Un régimen semi-presidencial, en el que el presidente como jefe de Estado nombra un primer ministro o ministro coordinador como jefe de gobierno que requiere de la aprobación mayoritaria del parlamento para ejercer el cargo o pueda ser censurado,  tiene la ventaja de regular más racionalmente que en el régimen presidencial las situaciones en las que el presidente no cuenta con mayoría parlamentaria. El jefe de gobierno debiera poder contar siempre con condiciones para ejercer su cargo: escoger sus colaboradores y contar con mayoría en la Cámara de Diputados, reservando al Senado un rol de revisión de leyes con poder de veto parcial y de nominaciones de cargos públicos, incluyendo embajadores y generales. El mecanismo de destituirle ministros al poder ejecutivo es francamente absurdo. Se debiera recurrir a las urnas, mediante la disolución de la Cámara por el presidente, si se constata que ningún jefe de gobierno cuenta con apoyo parlamentario suficiente. De paso, la disolución, contemplada en la versión original de la constitución de 1980 y sacada del texto en los acuerdos de 1989, entre otros errores cometidos entonces, es un buen mecanismo de superación de crisis graves. El cambio constitucional que el país requiere, que en algún momento habrá de producirse, deberá considerar esta opción.

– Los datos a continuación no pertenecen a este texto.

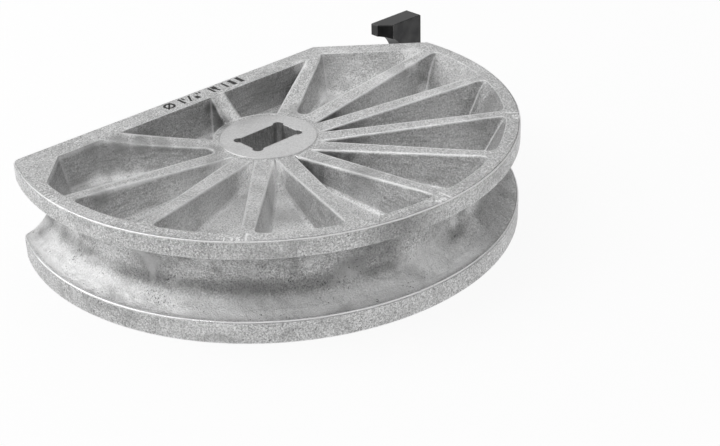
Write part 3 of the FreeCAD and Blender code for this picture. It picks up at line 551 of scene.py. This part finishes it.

En un esquema de este tipo, si el presidente no tiene mayoría parlamentaria, debiera procurar construirla de manera estable e institucional mediante la nominación del jefe de gobierno con anuencia de la Cámara de Diputados. Esto supone partir por asumir que no va a poder llevar adelante su propio programa, porque así lo decidieron los ciudadanos en las urnas al no darle esa mayoría para legislar. Y pactar un programa de legislatura con las fuerzas parlamentarias que pudieran mostrarse proclives, como en este caso la democracia cristiana y el radicalismo, e incorporarlas al gobierno. El caso a caso de negociaciones ley a ley, por el contrario, parece más un sistema de distribución de prebendas que una gestión coherente de gobierno que no hace sino desprestigiar cotidianamente a la democracia.

La oposición, sea o no mayoría en el parlamento, debiera hacer su trabajo: oponerse a las legislaciones que no comparte y para las cuales tiene un mandato ciudadano de votar en contra. Esto no excluye concordar algunas legislaciones en tanto el gobierno se allane a aproximar posiciones. Pero el rol de la oposición es primordialmente presentar alternativas. Usar el mecanismo de la muerte cívica de ministros debiera excluirse de su campo de acción, pues es solo un acto de castigo individual que no conduce a nada constructivo.